Study Rundown: This study seems to suggest that mitochondrial dysfunction may be a potential etiology of one form of glaucoma referred to as normal-tension glaucoma (NTG). NTG represents glaucomatous disease amongst patients with normal intraocular pressure (IOP) readings. By examining the mitochondrial DNA (mtDNA) of NTG patients and controls using next-generation sequencing, the authors were able to identify significant changes in genotype frequencies between the two groups. While variants within three genes were found to have significantly different frequencies between the groups, the change of one base at position 4883 in the protein ND2 withstood all statistical analyses. ND2 is known to be part of the oxidative phosphorylation complex, seeming to suggest that mitochondrial dysfunction due to abnormal ATP production may be involved in NTG pathogenesis. Strengths of the study include the relatively large sample size and rigorous statistical analyses. However, the major limitation of the study is its restriction to one ethnicity; all patients were Korean. NTG is much more prevalent in East Asia, which may confound these results. It would be valuable to assess whether similar results are discovered among other ethnic groups.

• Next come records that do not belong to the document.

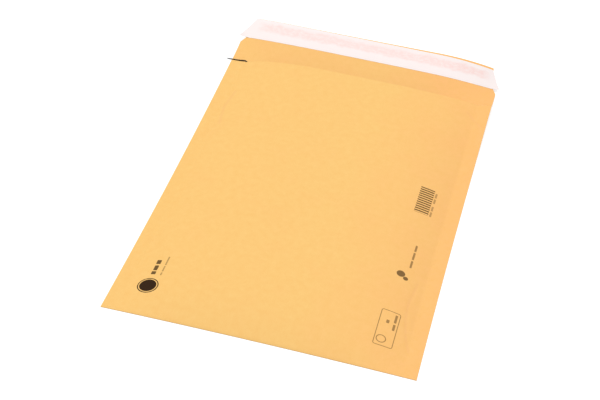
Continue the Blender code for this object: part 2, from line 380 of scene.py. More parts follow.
class MailerForm:
    """Where each point of the sheet and of its layers lies, worked out from the settings."""

    def __init__(self, scene):
        kraft = scene.mailer_kraft
        lining = scene.mailer_lining
        self.width = kraft.panel_width
        self.length = kraft.panel_length
        self.flap = kraft.flap_length
        self.seam = kraft.seam_width
        self.paper = kraft.paper_thickness
        self.lift = kraft.corner_lift
        self.rise = kraft.flap_rise
        self.stack = 2 * (self.paper + LAYER_GAP) + FILM_SEAL
        self.puff_rise = kraft.mouth_height - self.stack
        self.bubble_height = lining.bubble_height
        self.pitch = lining.bubble_pitch
        self.liner_start = LINER_REACH - LINER_DEPTH
        self.shoulder = self.liner_start - SHOULDER_LENGTH

    def fill(self, distance, reach):
        """Share of the full puff at a distance from an edge."""
        return 1 - (1 - clamped(distance / reach)) ** PUFF_POWER

    def inside_seam(self, x):
        """Distance from the nearer seam."""
        return min(x, self.width - x) - self.seam

    def puffed(self, x, y):
        """How far the panel has puffed out here, from 0 at a seam or the foot to 1."""
        return self.fill(self.inside_seam(x), self.width / 2 - self.seam) * self.fill(y, FOOT_REACH)

    def raised(self, x, y):
        """Outer face of the back panel, with its lifted mouth corner, and of the bent-up flap."""
        x = min(max(x, 0), self.width)
        across = max(x - (self.width - LIFT_WIDTH), 0) / LIFT_WIDTH
        beyond = y - self.length
        if beyond <= 0:
            along = max(y - (self.length - LIFT_LENGTH), 0) / LIFT_LENGTH
            return self.lift * across ** 2 * along ** 2
        along = max(1 - beyond / self.shoulder, 0)
        left = max(1 - x / LEFT_DROOP_WIDTH, 0)
        right = max(x - (self.width - RIGHT_DROOP_WIDTH), 0) / RIGHT_DROOP_WIDTH
        tip = self.rise - LEFT_DROOP * left ** 2 - RIGHT_DROOP * right ** 2
        bend = FLAP_BEND + FLAP_EDGE_BEND * abs(2 * x / self.width - 1) ** 3
        return self.lift * across ** 2 * along ** 2 + tip * (beyond / self.flap) ** bend

    def bubble_wave(self, x, y):
        """A hexagonal wave, 1 over each bubble's centre and -0.5 between the bubbles."""
        rate = 4 * math.pi / (math.sqrt(3) * self.pitch)
        turns = (0, math.pi / 3, 2 * math.pi / 3)
        return sum(math.cos(rate * (x * math.cos(t) + y * math.sin(t))) for t in turns) / 3

    def crease_depth(self, x, y):
        """How deep the creases cut here."""
        depth = 0
        for points, half_width, crease_depth in CREASES:
            near = min(
                segment_distance((x / MM, y / MM), start, end)
                for start, end in zip(points, points[1:])
            )
            depth += crease_depth * MM * math.exp(-(near / half_width) ** 2)
        return depth

    def unevenness(self, x, y):
        """Sags, seam puckers, bubbles showing through and creases of the front panel."""
        side = self.inside_seam(x)
        fade = clamped(side / DETAIL_FADE) * clamped(y / DETAIL_FADE)
        ease = clamped(side / SEAM_EASE)
        sag = noise.noise(Vector((x / SAG_SCALE, y / SAG_SCALE, SAG_SEED)))
        small_place = (x / SMALL_SAG_SCALE, y / SMALL_SAG_SCALE, SMALL_SAG_SEED)
        small_sag = noise.noise(Vector(small_place))
        pucker = noise.noise(Vector((side / PUCKER_REACH, y / PUCKER_SPACING, PUCKER_SEED)))
        near_seam = math.exp(-max(side, 0) / PUCKER_REACH)
        height = SAG_DEPTH * (sag + SMALL_SAG_SHARE * small_sag) * fade
        height += PUCKER_DEPTH * pucker * near_seam * ease * fade ** PUCKER_FADE
        height += BUBBLE_SHOW * self.bubble_wave(x, y) * fade * self.puffed(x, y)
        return height - self.crease_depth(x, y) * ease

    def front(self, x, y):
        """Outer face of the front panel."""
        y = min(y, self.length)
        rise = self.puff_rise * self.puffed(x, y)
        return self.raised(x, y) + self.stack + rise + self.unevenness(x, y)

    def panel_plan(self, x, y):
        """Plan position on the panels, whose sides and foot are drawn in by the puff."""
        across = x / self.width
        along = min(y / self.length, 1)
        side_bow = 4 * along * (1 - along)
        foot_bow = 4 * across * (1 - across)
        x += side_bow * (LEFT_DRAW * (1 - across) - RIGHT_DRAW * across)
        y += foot_bow * FOOT_DRAW * (1 - along)
        return x, y

    def flap_plan(self, x, y):
        """Plan position on the flap, tapered at its sides and cut slightly askew at its tip."""
        reach = y - self.length
        across = x / self.width
        shoulder = clamped((reach - self.shoulder) / SHOULDER_LENGTH)
        taper = max((reach - self.liner_start) / (self.flap - self.liner_start), 0)
        inset = SHOULDER_INSET * shoulder + (FLAP_TIP_INSET - SHOULDER_INSET) * taper
        x += inset * (1 - 2 * across)
        corner = max(1 - (self.width - x) / FLAP_CORNER, 0)
        cut = FLAP_CORNER_CUT * corner ** 2
        y += (FLAP_SKEW * across ** FLAP_SKEW_BEND - cut) * reach / self.flap
        return x, y

    def bubble_room(self, x, y):
        """Depth between the paper and the web, which the bubbles take up."""
        return FILM_SEAL / 2 + self.bubble_height * self.puffed(x, y)

    def place(self, x, y, z):
        """A point of the flat drawing, in the part's own frame."""
        return Vector((x - self.width / 2, y - self.length / 2, z))

    def front_point(self, x, y, inset=0):
        """A point of the front panel, at a depth inside its outer face."""
        return self.place(*self.panel_plan(x, y), self.front(x, y) - inset)

    def back_point(self, x, y, inset=0):
        """A point of the back panel, at a height inside its outer face."""
        return self.place(*self.panel_plan(x, y), self.raised(x, y) + inset)


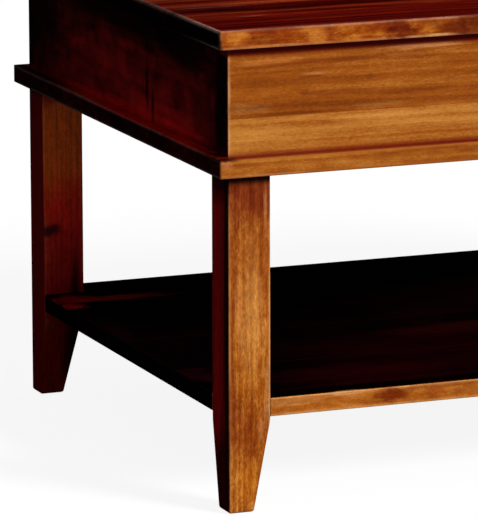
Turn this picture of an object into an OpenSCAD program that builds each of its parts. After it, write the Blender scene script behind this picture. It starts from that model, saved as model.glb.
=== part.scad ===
/* [Overall size] */
// Length of the table top, left to right
table_l = 1220; // [900:10:1400]
// Depth of the table top, front to back
table_w = 610; // [520:5:760]
// Height of the upper face of the top above the floor
table_h = 483; // [440:1:540]

/* [Top and base slabs] */
// Thickness of the boards of the top
top_t = 19; // [17:0.5:28]
// Width of the front board of the top, up to its first glue line
front_board_w = 149; // [110:1:180]
// How far the top stands past the faces of the case
top_overhang = 13; // [4:0.5:25]
// Thickness of the boards of the base slab under the case
base_t = 19; // [17:0.5:28]
// Width of the front board of the base slab
base_front_board_w = 152; // [110:1:180]
// How far the base slab stands past the faces of the case
base_overhang = 13; // [4:0.5:25]

/* [Case] */
// Height of the case between the base slab and the top
case_h = 107; // [95:1:140]
// Thickness of the case panels
panel_t = 19; // [17:0.5:22]
// Height of the upper board of the front and back panels
upper_board_h = 70; // [50:1:72]
// Thickness of the rail across the middle of the case
cross_rail_t = 19; // [16:0.5:30]
// Width of the cleats that hold the top
cleat_w = 20; // [16:0.5:28]
// Height of the cleats that hold the top
cleat_h = 20; // [14:0.5:24]
// Side of the square glue blocks in the corners of the case
block_w = 40; // [25:1:60]
// Height of the glue blocks, down from the top
block_h = 70; // [40:1:78]

/* [Legs] */
// Width of the square legs
leg_w = 44.5; // [42:0.5:60]
// Width of the legs at the floor, after their taper
foot_w = 26; // [16:0.5:36]
// Easing round the sole of each foot
foot_ease = 2; // [0.5:0.25:4]

/* [Shelf] */
// Height of the upper face of the shelf above the floor
shelf_top_z = 114; // [80:1:200]
// Thickness of the boards of the shelf
shelf_t = 19; // [17:0.5:28]
// Width of the front board of the shelf
shelf_front_board_w = 146; // [110:1:170]

/* [Eased edges] */
// Width of the small flat along every outer arris
ease = 1; // [0.25:0.25:2.5]

/* [Dowels] */
// Diameter of the dowels
dowel_d = 8; // [6:0.5:9]
// Gap round a dowel in its bore
dowel_play = 0.1; // [0.05:0.05:0.25]
// Space left past each end of a dowel
dowel_end_gap = 1; // [0.5:0.25:2]
// Depth of a dowel in the thickness of a case panel
dowel_in_panel = 11; // [8:0.5:13]
// Depth of a dowel in the end of a side panel or of the cross rail
dowel_in_end = 24; // [15:1:35]
// Depth of a leg's top dowel in the base slab
dowel_in_base = 11; // [8:0.5:13]
// Depth of a dowel in a leg
dowel_in_leg = 20; // [12:1:28]
// Depth of a dowel in the shelf
dowel_in_shelf = 22; // [12:1:40]
// Distance of a leg's top dowel from the two outer faces of the leg
leg_dowel_in = 13; // [10:0.5:16]

/* [Leg bolts] */
// Diameter of the hanger bolts
bolt_d = 8; // [6:0.5:10]
// Length of the wood thread of a hanger bolt, down in its leg
bolt_in_leg = 50; // [30:1:80]
// Length of a hanger bolt that stands past its nut
bolt_past_nut = 3; // [1:0.5:8]
// Gap round a hanger bolt in the leg and in its nut
bolt_play = 0.1; // [0.05:0.05:0.25]
// Gap round a hanger bolt where it passes the base slab and its washer
bolt_hole_play = 0.5; // [0.25:0.25:1]
// Outer diameter of the washers
washer_d = 22; // [18:0.5:24]
// Gap between a washer and the two case panels beside it
washer_gap = 1; // [0.5:0.25:2]
// Thickness of the washers
washer_t = 1.6; // [1:0.1:2.5]
// Width of the nuts across their flats
nut_flats = 13; // [12.5:0.5:17]
// Height of the nuts
nut_h = 6.5; // [4:0.5:9]

/* [Screws] */
// Diameter of the countersunk screws that hold the case on the base slab
case_screw_d = 4.5; // [3.5:0.25:6]
// Diameter of the head of a case screw
case_screw_head_d = 8.5; // [7.5:0.25:11]
// Length of a case screw
case_screw_l = 45; // [32:1:50]
// Distance of the outer case screws under the front and back panels from the ends of the case
case_screw_end = 147; // [60:1:220]
// Distance of the case screws under the side panels from the front and back of the case
side_screw_end = 182; // [60:1:220]
// Diameter of the round head screws that hold the top on its cleats
top_screw_d = 4; // [3:0.25:5]
// Diameter of the head of a top screw
top_screw_head_d = 9; // [8:0.25:12]
// Height of the head of a top screw
top_screw_head_h = 2.5; // [1.5:0.25:4]
// Depth of a top screw in the top
top_screw_bite = 12; // [8:0.5:14]
// Distance of the outer top screws from the ends of the front and back cleats
top_screw_end = 148; // [40:1:200]
// Distance of the top screws from the ends of the side cleats
side_top_screw_end = 113; // [40:1:160]
// Movement that each cleat slot leaves the top, front to back
slot_travel = 5; // [2:0.5:7]
// Gap round a screw in its hole
screw_play = 0.1; // [0.05:0.05:0.25]
// Width of the square drive recess in the screw heads
drive_w = 2.5; // [2:0.1:3]
// Depth of the drive recess
drive_depth = 1.6; // [1:0.1:2]

/* [Hidden] */
$fn = 48;

// The table stands on z = 0 with its centre over the origin and its front towards -Y
case_l = table_l - 2 * top_overhang;
case_w = table_w - 2 * top_overhang;
base_l = case_l + 2 * base_overhang;
base_w = case_w + 2 * base_overhang;
inner_l = case_l - 2 * panel_t;
inner_w = case_w - 2 * panel_t;
long_cleat_l = inner_l - 2 * block_w;
short_cleat_l = inner_w - 2 * block_w;
// Distance of a hanger bolt from the two outer faces of its leg
bolt_in = panel_t + washer_gap + washer_d / 2;

// Heights from the floor up
leg_h = table_h - top_t - case_h - base_t;
case_z = leg_h + base_t;
seam_z = case_z + case_h - upper_board_h;
top_z = case_z + case_h;
cleat_z = top_z - cleat_h;
shelf_z = shelf_top_z - shelf_t;

// Glue lines of the three slabs, from the front edge to the back edge
top_seams = seams(table_w, front_board_w);
base_seams = seams(base_w, base_front_board_w);
shelf_seams = seams(case_w, shelf_front_board_w);

// Shares of a board's height or a leg's width at which two dowels sit
dowel_shares = [0.28, 0.72];
// Screws along each long side and along each short side of the case
long_row = 4;
short_row = 2;
// How far a cut runs past the face where it comes out
past = 1;

bolt_top = washer_t + nut_h + bolt_past_nut;
case_screw_head_h = (case_screw_head_d - case_screw_d) / 2;

stain_top = "#7a2a14";
stain_front = "#a25c22";
stain_light = "#b98048";
stain_base = "#9c5424";
stain_leg = "#a8642c";
stain_side = "#6a2418";
stain_shelf = "#6e2c18";
bare_wood = "#c9a473";
dowel_wood = "#dcc08e";
zinc = "#b9bcc0";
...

Click to read the study in Investigative Ophthalmology and Visual Sciences

Relevant Reading: Mitochondrial abnormalities in patients with primary open-angle glaucoma

In-Depth [genomic study]: This study attempted to identify any significant variations in mtDNA in patients with NTG by completing next-generation sequencing using NTG and control patients’ blood. NTG patients were identified as having normal IOP with optic disc cupping and visual field defects. Initially, 20 NTG patients were used for the discovery screen. Approximately 150 different mtDNA sequence changes were identified in this group, of which 21 had a frequency greater than 15%. A validation study with a larger cohort of NTG and control patients was then completed for disease-gene association. Three particular genes were found to have significant variants among NTG patients compared to controls – COX3, ND2, and CYTB (56.5 vs. 44.4%, p=0.02; 28.4 vs. 15.3%, p=0.002; 3.1 vs. 0.0%, p=0.03 respectively). After additional statistical analyses, only the ND2 variant (specifically a change from cytosine to thymine at position 4883) remained significant. In addition, the authors discovered a phenotypic effect; NTG patients with thymine at that position had a significantly worse progression of visual field loss compared to those with cytosine at that site (p=0.009). These data appear to suggest that mitochondrial dysfunction may be involved in one type of glaucoma pathogenesis.